Another step, one more upward climb, and each awkward trip get us closer to the finish.

The others are probably already home, resting while they justify quitting.

Beginning to see the final clearing, we cheer with excitement, and sigh with relief.

We reach the landing as the wild, windy air refreshes our flushed faces as the sun cheerfully beckons us to look out.

Greens, blues, greys, and browns – there are shapes and sights for miles.

I try to hide my tears as they quickly run down my cheeks and drip off my chin towards a full and grateful heart.

We lay down on the warm rock, joyful, exhausted, triumphant, smelly, and ecstatic.

You see, I’m not much of a hiker, but I’ve been training for months. Every quiet gym session and local trail prepared me for this day. Most of the time I trained by myself, desperately wanting to be one of the finishers.

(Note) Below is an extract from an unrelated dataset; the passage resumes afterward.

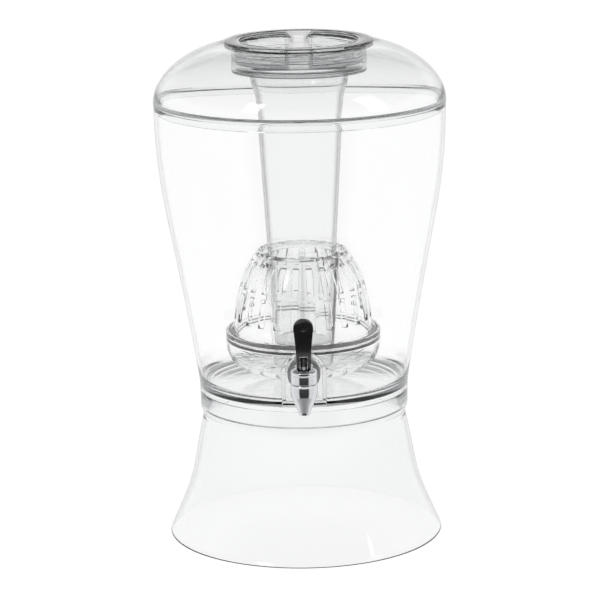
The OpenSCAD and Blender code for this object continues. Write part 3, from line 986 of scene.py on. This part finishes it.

And here we are. Resting at the top.  

We take a few photos, solidifying the experience with permanent mementos. But the permanence will not be lost with us. We’ve all done something we’d never done before – pushed harder than ever before – and seen beautiful sights like never before.

We take one last look and quietly begin the descent, reflecting on each of our own experiences.

We’ll be back before long, showing others the mountain, trained and ready – we’ll lead a new team, anxious for adventure, and life beyond the living room.


Can’t wait to begin our hike together friends. Praying for you as we pack our backpacks and prepare our hearts.

Love to you and yours – RLD

5 thoughts on “TOUGH: A Biblical Perspective on Holy Grit, POST 2

  1. This was sooo encouraging! Thank you for doing this study. I was definitely convicted about not giving more of my time to The Lord at night. My mornings are always His but I’m so quick to do what “I” want to do in the afternoons. I get caught up in “life” and miss opportunities He puts in front of me because I get bent out of shape if I get off my routine! Ugh He deserves so much more than what I give. I truly want to love The Lord with all my heart, with all my soul, with all my strength and with all my mind!